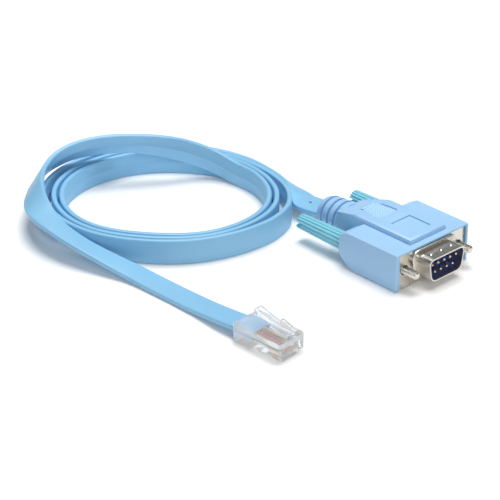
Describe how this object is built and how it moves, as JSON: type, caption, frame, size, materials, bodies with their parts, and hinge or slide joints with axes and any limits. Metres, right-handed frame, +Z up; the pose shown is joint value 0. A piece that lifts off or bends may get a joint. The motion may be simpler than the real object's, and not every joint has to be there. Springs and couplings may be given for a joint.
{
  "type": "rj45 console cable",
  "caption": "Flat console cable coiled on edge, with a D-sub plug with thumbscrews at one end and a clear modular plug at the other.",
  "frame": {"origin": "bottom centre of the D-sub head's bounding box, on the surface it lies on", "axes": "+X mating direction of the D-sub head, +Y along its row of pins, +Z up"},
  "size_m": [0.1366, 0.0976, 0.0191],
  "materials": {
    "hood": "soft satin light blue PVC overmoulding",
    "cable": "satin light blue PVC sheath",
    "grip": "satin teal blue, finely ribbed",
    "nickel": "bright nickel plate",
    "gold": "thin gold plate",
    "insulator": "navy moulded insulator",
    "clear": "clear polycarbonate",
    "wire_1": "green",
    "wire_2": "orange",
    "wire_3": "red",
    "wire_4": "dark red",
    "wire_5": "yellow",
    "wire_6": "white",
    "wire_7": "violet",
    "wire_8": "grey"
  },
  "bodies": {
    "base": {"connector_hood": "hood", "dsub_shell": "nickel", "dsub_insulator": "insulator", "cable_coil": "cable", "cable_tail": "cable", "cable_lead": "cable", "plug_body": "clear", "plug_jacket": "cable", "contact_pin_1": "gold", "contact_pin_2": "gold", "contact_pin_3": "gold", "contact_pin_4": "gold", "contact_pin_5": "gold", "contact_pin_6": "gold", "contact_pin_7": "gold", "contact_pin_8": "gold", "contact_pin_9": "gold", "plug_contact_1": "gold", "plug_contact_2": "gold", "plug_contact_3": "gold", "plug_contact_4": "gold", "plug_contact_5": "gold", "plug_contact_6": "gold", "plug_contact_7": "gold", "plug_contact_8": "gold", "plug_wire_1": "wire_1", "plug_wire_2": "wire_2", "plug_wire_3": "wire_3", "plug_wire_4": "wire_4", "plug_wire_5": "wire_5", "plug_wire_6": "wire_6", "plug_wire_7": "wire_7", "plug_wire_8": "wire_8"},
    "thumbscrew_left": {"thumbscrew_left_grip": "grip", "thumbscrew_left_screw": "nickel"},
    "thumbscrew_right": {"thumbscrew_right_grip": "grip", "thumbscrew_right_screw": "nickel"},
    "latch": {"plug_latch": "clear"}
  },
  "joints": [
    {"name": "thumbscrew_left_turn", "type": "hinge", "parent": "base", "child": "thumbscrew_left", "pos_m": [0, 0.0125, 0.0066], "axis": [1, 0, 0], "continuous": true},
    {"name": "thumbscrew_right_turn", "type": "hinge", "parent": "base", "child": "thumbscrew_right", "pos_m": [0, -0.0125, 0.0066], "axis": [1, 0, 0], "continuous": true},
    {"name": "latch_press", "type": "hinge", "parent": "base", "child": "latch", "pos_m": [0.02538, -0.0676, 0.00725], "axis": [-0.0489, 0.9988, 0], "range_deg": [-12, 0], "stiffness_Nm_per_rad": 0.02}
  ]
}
* * *
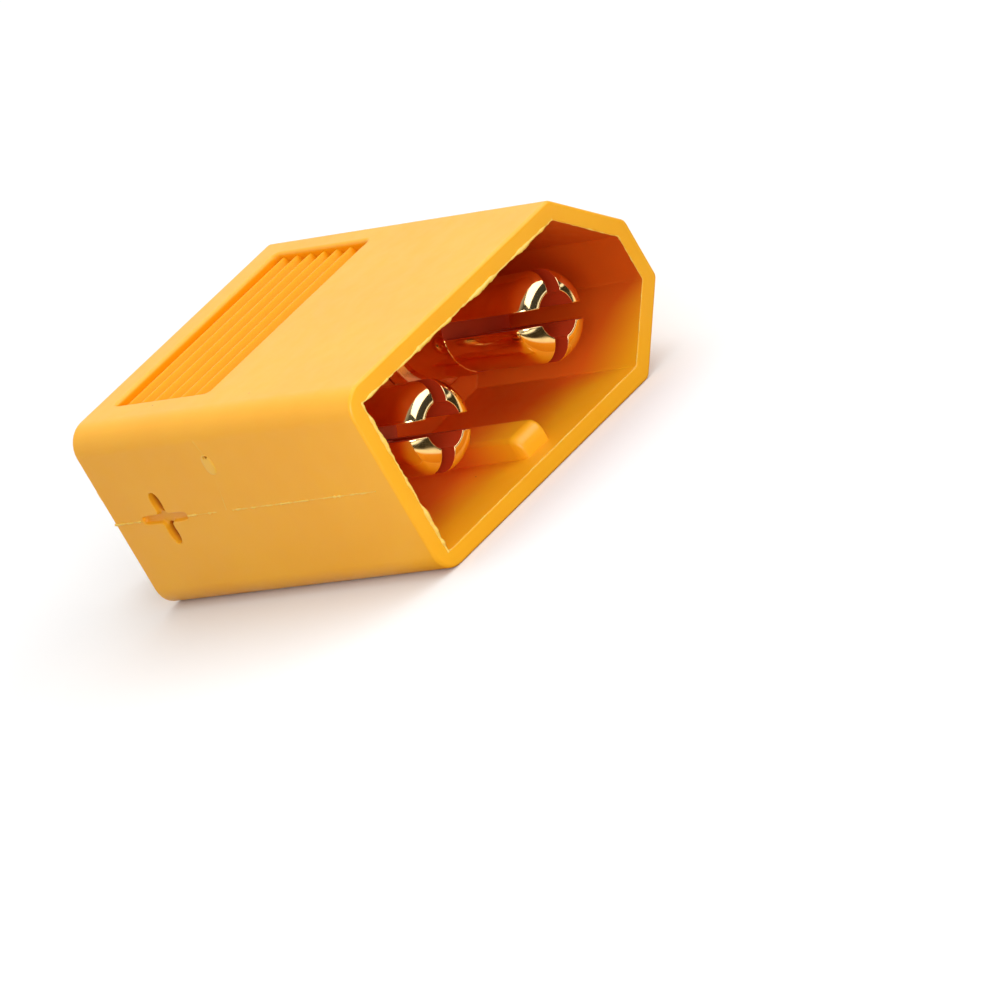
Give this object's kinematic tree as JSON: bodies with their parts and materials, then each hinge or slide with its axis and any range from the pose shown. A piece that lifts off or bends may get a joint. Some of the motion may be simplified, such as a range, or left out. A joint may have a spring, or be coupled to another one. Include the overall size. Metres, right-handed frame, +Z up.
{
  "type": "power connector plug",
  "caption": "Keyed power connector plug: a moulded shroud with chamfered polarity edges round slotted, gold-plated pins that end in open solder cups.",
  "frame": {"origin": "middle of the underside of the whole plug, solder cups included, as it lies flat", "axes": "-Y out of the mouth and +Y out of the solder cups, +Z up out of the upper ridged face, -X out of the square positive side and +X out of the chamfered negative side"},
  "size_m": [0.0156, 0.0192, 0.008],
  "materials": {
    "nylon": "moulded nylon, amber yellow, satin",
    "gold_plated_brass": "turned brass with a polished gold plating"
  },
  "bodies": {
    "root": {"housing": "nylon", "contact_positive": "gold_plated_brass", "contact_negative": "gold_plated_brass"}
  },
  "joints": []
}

- Task details -
Choose all lines containing the string "joints" and copy them out.

- Solution for this problem -
Describe how this object is built and how it moves, as JSON: type, caption, frame, size, materials, bodies with their parts, and hinge or slide joints with axes and any limits. Metres, right-handed frame, +Z up; the pose shown is joint value 0. A piece that lifts off or bends may get a joint. The motion may be simpler than the real object's, and not every joint has to be there. Springs and couplings may be given for a joint.
  "joints": [
  "joints": []